Tuesday, August 4, 2009

Julian Plenti-Julian Plenti is Skyscraper

Interpol is a New York Indie Rock band that has gained a reputation for their post-punk revival style. Their latest album, Our Love to Admire marked the band’s move to Capitol Records and was not the most creative endeavor on their part. With that said, I was excited to hear, Paul Banks, the band’s vocalist was to release his first solo record Julian Plenti is…Skyscraper. A slight departure from the sounds of Interpol but also a reminder of the early strengths they revealed when first arriving on the scene.
“Unwind” the opening track is rightfully titled, almost immediately you feel this sense of relaxation and looser sounding chords in comparison to the music made with Interpol.
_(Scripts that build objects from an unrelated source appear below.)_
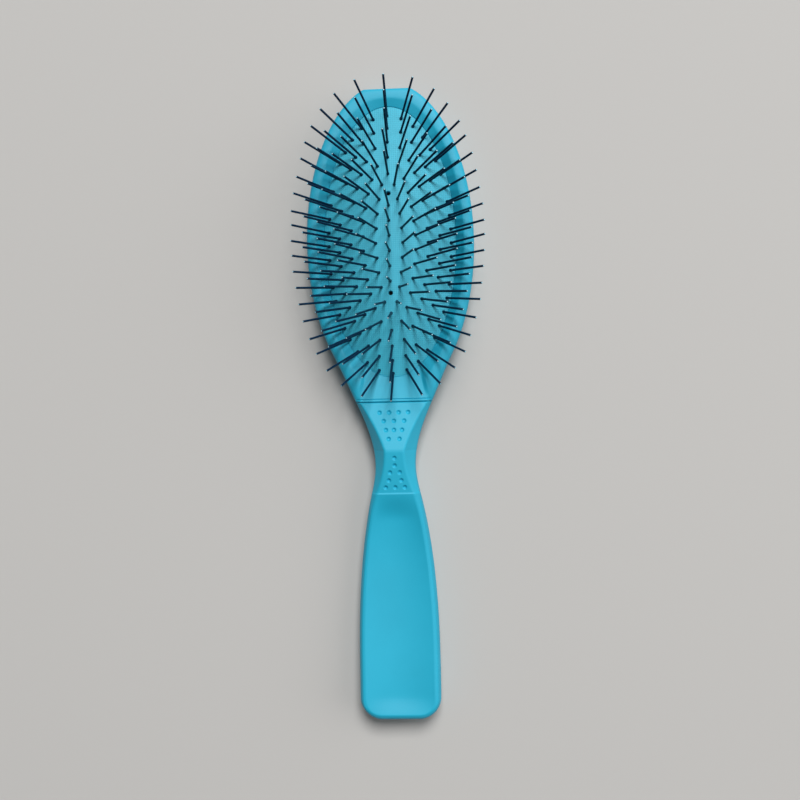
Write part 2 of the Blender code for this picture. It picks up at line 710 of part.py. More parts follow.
def build_cushion(rows, parts, material):
    """Domed rubber sheet with a flange, slotted for the pin strips and vented."""
    loops = [oval_loop(FLANGE_WIDTH, RUBBER_STEPS)]
    loops += [slot_loop(places) for places in rows.values()]
    for side in (-1, 1):
        centre = Vector((0.0, side * VENT_SHARE * OUTER_RING_HALF_LENGTH - PIN_FIELD_SETBACK))
        turns = [2 * math.pi * i / VENT_SIDES for i in range(VENT_SIDES)]
        loops.append([centre + Vector((math.cos(t), math.sin(t))) * VENT_RADIUS for t in turns])
    points = []
    faces = []
    for loop in loops:
        faces.append(list(range(len(points), len(points) + len(loop))))
        points += loop
    dome_edge = oval_loop(0.0, RUBBER_STEPS)
    first = len(points)
    points += dome_edge
    last = len(points) - 1
    edges = [(i, i + 1) for i in range(first, last)] + [(last, first)]
    flat = delaunay_2d_cdt(points, edges, faces, 0, 1e-7)
    flat_points, _, triangles, _, _, origins = flat

    bm = bmesh.new()
    top = [bm.verts.new((*p, rubber_height(*p))) for p in flat_points]
    for triangle, origin in zip(triangles, origins):
        if origin == [0]:
            bm.faces.new([top[i] for i in triangle])
    for vertex in [v for v in bm.verts if not v.link_faces]:
        bm.verts.remove(vertex)
    sheet = bmesh.ops.extrude_face_region(bm, geom=bm.faces[:])
    lower = [item for item in sheet["geom"] if isinstance(item, bmesh.types.BMVert)]
    bmesh.ops.translate(bm, verts=lower, vec=(0.0, 0.0, -RUBBER_THICKNESS))
    return make_object("rubber_cushion", bm, parts, material)


def main():
    """Build every piece of the brush."""
    clear_scene()
    scene = bpy.context.scene
    parts = bpy.data.collections.new("pin_brush")
    cutters = bpy.data.collections.new("cutters")
    scene.collection.children.link(parts)
    scene.collection.children.link(cutters)
    plastic = make_material(BODY_PLASTIC)
    rubber = make_material(CUSHION_RUBBER)
    nylon = make_material(PIN_NYLON)
    build_back_shell(parts, cutters, plastic)
    build_front_shell(parts, cutters, plastic)
    build_bezel(parts, plastic)
    rows = pin_rows()
    build_cushion(rows, parts, rubber)
    for name, places in rows.items():
        build_pin_row(name, places, parts, nylon)


main()
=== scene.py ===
# %% [markdown]
# # A cushion pin brush
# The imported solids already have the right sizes, but their faces are flat and
# their pins are square. This lesson dresses them: smooth moulded shells, a domed
# rubber cushion with a woven grain, and 166 round pins that sink with the cushion.
# Everything is in metres. +Y points to the head, +X to the right, +Z up.

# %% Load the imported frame
import math

import bmesh
import bpy
import numpy as np
from mathutils import Matrix, Vector


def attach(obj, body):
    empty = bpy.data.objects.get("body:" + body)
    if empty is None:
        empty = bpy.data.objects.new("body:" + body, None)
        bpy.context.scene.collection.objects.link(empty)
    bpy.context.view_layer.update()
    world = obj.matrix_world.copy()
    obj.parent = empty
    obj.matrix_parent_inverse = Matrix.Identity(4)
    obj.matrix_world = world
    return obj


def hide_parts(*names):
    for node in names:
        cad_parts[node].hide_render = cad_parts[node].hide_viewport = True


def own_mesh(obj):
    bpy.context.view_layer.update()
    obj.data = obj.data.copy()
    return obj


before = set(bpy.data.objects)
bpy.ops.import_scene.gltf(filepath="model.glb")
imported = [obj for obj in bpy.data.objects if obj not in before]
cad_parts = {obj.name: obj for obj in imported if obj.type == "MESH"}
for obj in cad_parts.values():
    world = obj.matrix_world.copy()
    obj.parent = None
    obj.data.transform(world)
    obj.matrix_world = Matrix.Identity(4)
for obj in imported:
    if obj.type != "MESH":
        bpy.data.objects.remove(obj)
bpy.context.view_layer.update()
print("solids:", len(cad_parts))

# %% [markdown]
# ## Sizes
# The same sizes shape the solids, so every surface below lands on its solid.
# They are written once here, in millimetres, and turned into metres.

# %% Sizes of the brush
MM = 0.001

HEAD_HALF_WIDTH = 30.5 * MM
HEAD_HALF_LENGTH = 58.2 * MM
HEAD_FLAT_HALF_WIDTH = 8.6 * MM
RIM_WIDTH = 6.5 * MM                # between the cushion and the head's edge
HEAD_TOP_Y = HEAD_HALF_LENGTH * math.sqrt(1 - (HEAD_FLAT_HALF_WIDTH / HEAD_HALF_WIDTH) ** 2)
PAD_HALF_WIDTH = HEAD_HALF_WIDTH - RIM_WIDTH
PAD_HALF_LENGTH = HEAD_TOP_Y - RIM_WIDTH
OVAL_END_ANGLE = math.radians(-44)  # where the oval ends and the neck's sweep begins

# Places along the brush, from the head down to the end of the grip
SEAM_Y = -PAD_HALF_LENGTH - 8.9 * MM
CREST_Y = SEAM_Y - 17.5 * MM
WAIST_Y = CREST_Y - 5.7 * MM
STEP_Y = CREST_Y - 15.5 * MM
SWELL_Y = STEP_Y - 42.3 * MM
END_Y = STEP_Y - 82.4 * MM
CORNER_RADIUS = 8.0 * MM
CORNER_Y = END_Y + CORNER_RADIUS

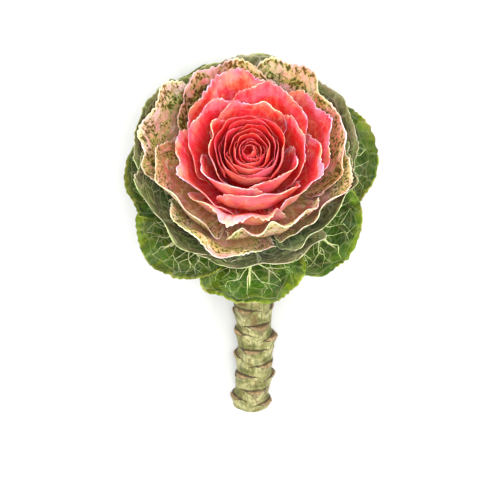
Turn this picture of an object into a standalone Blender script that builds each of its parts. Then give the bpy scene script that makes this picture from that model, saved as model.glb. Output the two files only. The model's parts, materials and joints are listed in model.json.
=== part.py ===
"""Ornamental kale, one cut stem lying down.

The straight part of the stem lies along Y with its cut end at +Y. The neck bends up
towards -Y, and the head leans on its lower collar leaves. Metres, +Z up. The origin
is on the table, in the middle of the whole stem's box.

Every leaf is one curved sheet with a thickness, described by two parameters: s runs
across the leaf from edge to edge, and t from its root to its edge, so that lines of
constant s fan out as the veins do. The leaves of one colour are fused to their own
length of the head's core.
"""

import math
import random
from dataclasses import dataclass

import bmesh
import bpy
from mathutils import Matrix, Vector

TAU = 2.0 * math.pi
GOLDEN_ANGLE = math.radians(137.508)
MM = 0.001

# The head: its base lies on the axis, which rises towards -Y
HEAD_BASE = Vector((-0.0004, -0.0472, 0.0425))
HEAD_TILT = math.radians(47.0)
CORE_SIDES = 16

# The stem
STEM_TOP = -10.3 * MM
STEM_RADIUS = 11.3 * MM
NECK_RADIUS = 10.6 * MM
NECK_LENGTH = 30 * MM
BEND_START = 3 * MM
BEND_RADIUS = 42 * MM
STRAIGHT_LENGTH = 146 * MM
END_SLOPE = math.radians(2.0)
SIDE_SWAY = 3.0 * MM
STEM_SIDES = 24
STEM_RINGS = 56
SCAR_PITCH = 4.1 * MM
SCAR_RISE = 5.1 * MM
SCAR_HALF_WIDTH = 7.0 * MM
SCAR_STEP = 1.5 * MM          # over which a scar steps in, on the side of the head
SCAR_RUN = 6.4 * MM           # over which the stalk swells up to it from below
SCAR_FALL = 1.4               # how fast its rise dies away to its sides
SCAR_REACH = 1.6              # half widths past which a scar has no effect
SCAR_SHIFT = 0.8 * MM
SCAR_SIZE = (0.75, 1.1)
SCARS_NEAR = 7                # scars to either side that can reach a point

# Leaves
EDGE_HALF_THICKNESS = 0.38
FLOOR_BLEND = 1.5 * MM
NORMAL_STEP = 0.01            # in s and t, for the slope of a leaf's surface
MARGIN_CROWDING = 0.85        # rows lie closer together towards the leaf's edge
SHARP_ANGLE = math.radians(40.0)

# Outline of a leaf: how far round its edge swings as a share of half a turn, half its
# width at the root, and how high along it the edge is widest
CUPPED_OUTLINE = (0.58, 0.34, 0.55)
COLLAR_OUTLINE = (0.54, 0.30, 0.62)
LIP_START = 0.72              # how high up the leaf its rim starts to turn out

# The leaves on the head's upper side close over its heart: how far at most, how far off
# the head's axis that starts and is full, where it fades out again and how much of it
# does, and the heights between which it grows, in millimetres
CLOSING = 6.0
CLOSING_RISE = (12.0, 40.0)
CLOSING_FADE = (47.0, 60.0)
CLOSING_FADE_SHARE = 0.85
CLOSING_HEIGHTS = (38.0, 76.0)

# Scatter among the leaves of the head: degrees, shares and millimetres
BEARING_SCATTER = 3.0
CUPPED_WIDTHS = (0.94, 1.05)
CUPPED_RISE_SCATTER = 1.5
CUPPED_LEAN = 0.05
CUPPED_WAVES = (2.2, 3.4)
NARROWING = 0.8               # how soon the leaves narrow from the heart out


@dataclass
class Ring:
    """The leaves of one colour: each pair runs from the innermost to the outermost."""

    name: str
    colour: tuple
    count: int
    whorl: int             # leaves that stand at one height, or 0 for a spiral
    first: float           # azimuth of the first leaf, in degrees
    core: tuple            # outline of this length of the core, as (radius, height)
    root_radius: tuple
    root_height: tuple
    rim_radius: tuple
    rim_height: tuple
    half_angle: tuple      # half the sector that a leaf spans, in degrees
    openness: tuple        # 0 rises straight from the root, 1 opens like a bowl
    bulge: tuple           # how far the leaf swells before its rim turns in
    lip: tuple             # how far the rim turns out
    wave: tuple            # height of the waves along the edge
    spread: tuple          # how much wider the head opens towards +X, as a share
    side_turn: float       # how far the leaf's two sides turn out
    teeth: int
    rows: int
    tooth: float
    root_thickness: float  # half the thickness at the root


RINGS = [
    Ring("heart_leaves", (0.74, 0.10, 0.13), 12, 0, 150,
         ((6.6, 24.15), (12.8, 35.0), (18.2, 46.0), (17.0, 52.5), (12.5, 58.5), (6.0, 62.0)),
         (1.4, 17.0), (60.0, 48.5), (2.8, 21.0), (73.5, 80.0), (112, 72), (0.0, 0.15),
         (2.5, 1.5), (0.0, 0.6), (0.1, 0.4), (0.0, 0.0), 0.2, 8, 4, 0.9, 0.45),
    Ring("rose_leaves", (0.86, 0.30, 0.27), 13, 0, 0,
         ((10.0, 12.15), (9.0, 23.85)),
         (7.0, 6.5), (22.4, 13.4), (24.5, 50.0), (81.5, 75.5), (68, 48), (0.75, 1.0),
         (1.0, 0.0), (1.0, 5.0), (0.6, 1.4), (0.0, 0.05), 0.8, 8, 4, 1.4, 0.60),
    Ring("mottled_leaves", (0.80, 0.66, 0.48), 8, 4, 20,
         ((10.5, 4.15), (10.0, 11.85)),
         (8.0, 8.0), (10.2, 6.0), (56.0, 61.5), (72.5, 66.0), (44, 43), (1.0, 1.0),
         (0.0, 0.0), (5.0, 6.5), (1.1, 1.6), (0.07, 0.09), 0.6, 9, 4, 1.5, 0.60),
    Ring("cup_leaves", (0.30, 0.38, 0.25), 6, 3, 35,
         ((10.8, -1.85), (10.5, 3.85)),
         (8.0, 8.0), (2.4, -1.0), (64.8, 67.2), (61.5, 54.0), (50, 47), (1.0, 1.0),
         (0.0, 0.0), (4.5, 4.5), (0.8, 1.2), (0.09, 0.09), 0.6, 10, 4, 1.2, 0.65),
]

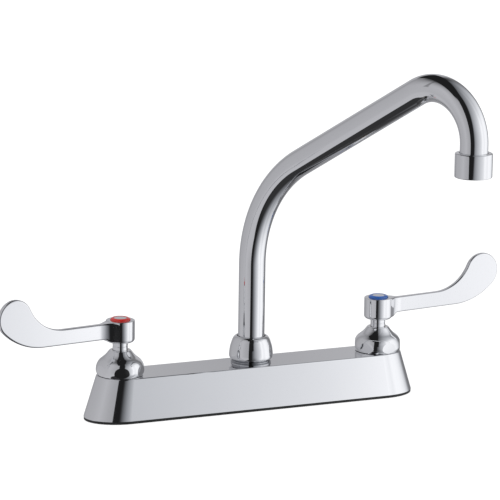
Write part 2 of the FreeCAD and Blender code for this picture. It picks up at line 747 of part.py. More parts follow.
def makeSpoutJoint():
    slot = s.sleeveRadius - s.sleeveRingSection
    outline = [(s.sleeveBore, s.sleeveFoot), (s.sleeveRadius, s.sleeveFoot)]
    for low in (s.sleeveRingLow, s.sleeveRingHigh):
        high = low + s.sleeveRingSlot
        outline += [(s.sleeveRadius, low), (slot, low), (slot, high), (s.sleeveRadius, high)]
    outline += [(s.sleeveRadius, sleeveFlangeFoot), (s.sleeveFlange, sleeveFlangeFoot),
                (s.sleeveFlange, sleeveFlangeTop), (s.tubeRadius + s.fit, sleeveFlangeTop),
                (s.tubeRadius + s.fit, s.tubeSeat), (s.sleeveBore, s.tubeSeat)]
    turnedPart("spout_sleeve", outline)
    rings = newBody("spout_orings")
    drawRings(rings, s.sleeveRadius + s.fit, s.sleeveRingSection + s.fit,
              [s.sleeveRingLow + s.sleeveRingSlot / 2, s.sleeveRingHigh + s.sleeveRingSlot / 2])
    turnedPart("spout_washer", [
        (s.spoutNutMouth, glideFoot), (s.sleeveFlange, glideFoot),
        (s.sleeveFlange, glideTop), (s.spoutNutMouth, glideTop)])
    turnedPart("spout_nut", [
        (spoutBossRadius + s.fit, s.spoutNutFoot), (s.spoutNutFootRadius, s.spoutNutFoot),
        (s.spoutNutWaist, s.spoutNutWaistHeight),
        (s.spoutNutShoulder, s.spoutNutShoulderHeight, s.spoutNutMiddle, s.spoutNutMiddleHeight),
        (s.spoutNutTopRadius, s.spoutNutTop), (s.spoutNutMouth, s.spoutNutTop),
        (s.spoutNutMouth, glideTop), (spoutBossRadius + s.fit, glideTop)])


# Spout tube and outlet

slopeRise = (s.upperCorner - s.lowerCorner) / s.reach
upperBendSet = s.upperBend * (slopeRise + (slopeRise * slopeRise + 1).root())
outletTop = s.upperCorner - upperBendSet - s.straightDrop
outletFoot = outletTop - s.outletHeight
outletSeat = outletFoot + s.outletLip
tubeEnd = outletSeat + s.endPlay + s.screenThick + s.insertHeight + s.washerHeight
outletCollarTop = tubeEnd + s.collarHeight
collarRadius = s.tubeRadius + s.fit + s.collarWall


def drawSpoutPath(sketch):
    # Riser, slope and drop, joined by two tangent bends. Two marks where the straight runs would
    # meet hold the slope.
    reach = s.reach.value
    low = Vector(0, s.lowerCorner.value, 0)
    high = Vector(reach, s.upperCorner.value, 0)
    start = Vector(0, s.tubeSeat.value, 0)
    end = Vector(reach, tubeEnd.value, 0)
    along = (high - low).normalize()
    normal = Vector(0, 0, 1)
    lowTurn = math.pi / 2 - math.atan2(along.y, along.x)
    highTurn = math.pi - lowTurn
    lowSet = s.lowerBend.value * math.tan(lowTurn / 2)
    highSet = s.upperBend.value * math.tan(highTurn / 2)
    lowIn = low - Vector(0, lowSet, 0)
    lowOut = low + along * lowSet
    highIn = high - along * highSet
    highOut = high - Vector(0, highSet, 0)
    lowCentre = lowIn + Vector(s.lowerBend.value, 0, 0)
    highCentre = highOut - Vector(s.upperBend.value, 0, 0)
    riser = sketch.addGeometry(Part.LineSegment(start, lowIn))
    lowArc = sketch.addGeometry(Part.ArcOfCircle(
        Part.Circle(lowCentre, normal, s.lowerBend.value), math.pi - lowTurn, math.pi))
    slope = sketch.addGeometry(Part.LineSegment(lowOut, highIn))
    highArc = sketch.addGeometry(Part.ArcOfCircle(
        Part.Circle(highCentre, normal, s.upperBend.value), 0, highTurn))
    drop = sketch.addGeometry(Part.LineSegment(highOut, end))
    marks = [sketch.addGeometry(Part.Point(point), True) for point in (low, high)]
    fixPoint(sketch, marks[0], 1, zero, s.lowerCorner)
    fixPoint(sketch, marks[1], 1, s.reach, s.upperCorner)
    for mark in marks:
        constrain(sketch, "PointOnObject", mark, 1, slope)
    constrain(sketch, "Tangent", riser, 2, lowArc, 2)
    constrain(sketch, "Tangent", lowArc, 1, slope, 1)
    constrain(sketch, "Tangent", slope, 2, highArc, 2)
    constrain(sketch, "Tangent", highArc, 1, drop, 1)
    fixPoint(sketch, riser, 1, zero, s.tubeSeat)
    constrain(sketch, "Vertical", riser)
    constrain(sketch, "Vertical", drop)
    fixPoint(sketch, drop, 2, s.reach, tubeEnd)
    constrain(sketch, "Radius", lowArc, s.lowerBend)
    constrain(sketch, "Radius", highArc, s.upperBend)


def makeSpoutTube():
    body = newBody("spout_tube", zero, -s.swing)
    path = newSketch(body, "XZ_Plane")
    drawSpoutPath(path)
    section = newSketch(body, "XY_Plane", s.tubeSeat)
    drawCircle(section, zero, zero, s.tubeRadius)
    drawCircle(section, zero, zero, s.tubeRadius - s.tubeWall)
    doc.recompute()
    pipe = body.newObject("PartDesign::AdditivePipe", "bent_tube")
    pipe.Profile = section
    pipe.Spine = (path, ["Edge%d" % (n + 1) for n in range(5)])
    doc.recompute()
    return body


def outletPart(label, corners):
    # a turned piece of the outlet, on the axis of the tube's drop
    body = turnedPart(label, corners)
    angle = math.radians(s.swing.value)
    body.Placement = Placement(Vector(s.reach.value * math.cos(angle), -s.reach.value * math.sin(angle), 0),
                               Rotation(Vector(0, 0, 1), -s.swing.value))
    bind(body, "Placement.Base.x", Size(0, "Sizes.reach * cos(Sizes.swing * 1deg)"))
    bind(body, "Placement.Base.y", Size(0, "-1 * Sizes.reach * sin(Sizes.swing * 1deg)"))
    return body


def makeOutlet():
    screenFoot = outletSeat + s.endPlay
    insertFoot = screenFoot + s.screenThick
    washerFoot = insertFoot + s.insertHeight
    innerRadius = collarRadius + s.fit
    outletPart("outlet_collar", [
        (s.tubeRadius + s.fit, tubeEnd), (collarRadius, tubeEnd),
        (collarRadius, outletCollarTop), (s.tubeRadius + s.fit, outletCollarTop)])
    foot = roundCorner(s.outletRadius, outletFoot, s.outletFootRound, -1, 1)
    outletPart("aerator_housing", [
        (s.outletMouth, outletFoot), foot[0], foot[1] + foot[2],
        (s.outletRadius, outletTop - s.outletChamfer), (s.outletRadius - s.outletChamfer, outletTop),
        (s.tubeRadius + s.looseFit, outletTop), (s.tubeRadius + s.looseFit, outletCollarTop + s.endPlay),
        (innerRadius, outletCollarTop + s.endPlay), (innerRadius, outletSeat), (s.outletMouth, outletSeat)])
    outletPart("aerator_screen", [
        (0, screenFoot), (collarRadius, screenFoot), (collarRadius, insertFoot), (0, insertFoot)])
    insert = outletPart("aerator_insert", [
        (0, insertFoot), (collarRadius, insertFoot), (collarRadius, washerFoot), (0, washerFoot)])
    hole = newSketch(insert, "XY_Plane", washerFoot)
    drawCircle(hole, s.insertHoleRing, zero, s.insertHole)
    first = extrude(insert, hole, s.insertHeight, "PartDesign::Pocket")
    pattern = insert.newObject("PartDesign::PolarPattern", "holes")
    pattern.Originals = [first]
    pattern.Axis = (hole, ["N_Axis"])
    pattern.Angle = 360
    bind(pattern, "Occurrences", s.insertHoles)
    insert.Tip = pattern
    outletPart("aerator_washer", [
        (s.tubeRadius - s.tubeWall, washerFoot), (collarRadius, washerFoot),
        (collarRadius, tubeEnd), (s.tubeRadius - s.tubeWall, tubeEnd)])


makeDeckBody()
makeGasket()
valves = (("hot", -valveX, s.hotClock, s.hotYaw + 180), ("cold", valveX, s.coldClock, s.coldYaw))
for side, x, clock, yaw in valves:
    makeInlet(side, x)
    makeCartridge(side, x)
    makeStem(side, x)
    makeBonnet(side, x, clock)
    makeHandle(side, x, yaw)
makeSpoutJoint()
makeSpoutTube()
makeOutlet()
doc.recompute()

# Every object must be sound before anything is written
broken = [o.Label for o in doc.Objects if "Invalid" in o.State or "Error" in o.State]
broken += [o.Label for o in made if o.Shape.isNull() or not o.Shape.isValid()]
if broken:
    raise SystemExit("not sound: " + ", ".join(broken))

os.makedirs("parts", exist_ok=True)
for item in made:
    item.Shape.exportStep("parts/%s.step" % item.Label)
    print("%-24s %d solid, %.1f mm3" % (item.Label, len(item.Shape.Solids), item.Shape.Volume))
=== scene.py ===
import json
import math

import bmesh
import bpy
from mathutils import Matrix, Vector


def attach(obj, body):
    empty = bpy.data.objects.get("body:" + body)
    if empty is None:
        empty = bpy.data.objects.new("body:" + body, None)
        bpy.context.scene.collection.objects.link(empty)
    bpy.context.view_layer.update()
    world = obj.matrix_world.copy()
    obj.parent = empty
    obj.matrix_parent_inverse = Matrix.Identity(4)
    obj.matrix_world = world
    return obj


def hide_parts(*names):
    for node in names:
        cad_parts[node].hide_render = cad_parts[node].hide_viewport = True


# Deck faucet, dressed for a product picture. Shapes are modelled in millimetres and scaled to metres
# when a piece is finished. The frame is the CAD's: +Z up, +X to the cold valve, -Y to the user.

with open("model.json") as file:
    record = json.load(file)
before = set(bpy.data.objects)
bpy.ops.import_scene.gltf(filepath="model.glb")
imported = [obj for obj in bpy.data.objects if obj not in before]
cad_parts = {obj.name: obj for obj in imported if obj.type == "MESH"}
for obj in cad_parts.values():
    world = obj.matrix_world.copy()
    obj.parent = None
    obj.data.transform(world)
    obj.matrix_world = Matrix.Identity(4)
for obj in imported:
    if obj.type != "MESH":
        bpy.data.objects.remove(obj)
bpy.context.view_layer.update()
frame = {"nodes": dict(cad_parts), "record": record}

mm = 0.001
slotOf = {row["node"]: row["material_slot"] for row in frame["record"]["subparts"]}


# Shader helpers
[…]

Although carrying a similar punch, it sounds like Julian Plenti; Banks’ alter ego carries interests in multi instrumental orchestration and creating a variation in the overall musical tonality. “Skyscraper” the second track, there is an overall alteration to his approach with a delicately laid out intro, allowing listeners to scale the skyscraper arriving at its peak. Paul’s baritone plays such an intricate and important role in the music centered on him, pensively serving a lullaby of reality and emotion. It’s very interesting to see a more romanticized perspective in contrast to the upbeat art rock stomps most familiar with Interpol’s music. “Games for a Day”; the first single of the album and fourth track is seemingly the first hint of a similarity to Interpol. A familiarity rings in Julian’s sound as though Banks felt he needed a comfort zone and utilize Interpol’s successful characteristics to introduce his new moniker. By the middle of the album, his music unwinds a little too much for my taste. I begin to hear an over production in its style and his subject matter seems a bit dated and unoriginal. Fortunately, with “On the Esplanade” a page is turned and Julian returns to his path of an introspective journey to define his creative future while comparatively looking back to his urban footsteps while exploring a more mountainous terrain. As the trend seems to continue for artists to venture away from the bands they have created a career with to explore creative alternatives while on hiatus. Paul/Julian seems to expose a hidden facet, his musical abilities are layered and not as one dimensional and flat as Interpol’s recent out has made them seem.
“Madrid Song” includes a sweet-laced piano melody throughout along with a garbled sample to support his prominently present vocals. The final two tracks of the album which have lyrics seems to be Julian’s internal conversation or reflection about his idea of a current relationship. On one aspect, he claims his possession of her while in the next his pessimistic side has subconsciously given up all hope of whatever mystery may lie within. The album is concluded with an eerie instrumental track leaving the listener in a haze of hopefulness. The album is an apparent attempt for Banks to re inspire his creative identity. It is a fine blend of the musician we have come to enjoy with Interpol and an introduction of a gentler aspect of the man behind the mask. Aside from his slight stray, it’s an overall success in branding a facet of Banks’ creativity and creating an excitement for Interpol’s future as this would be a strong aide in the evolution of the post punk band.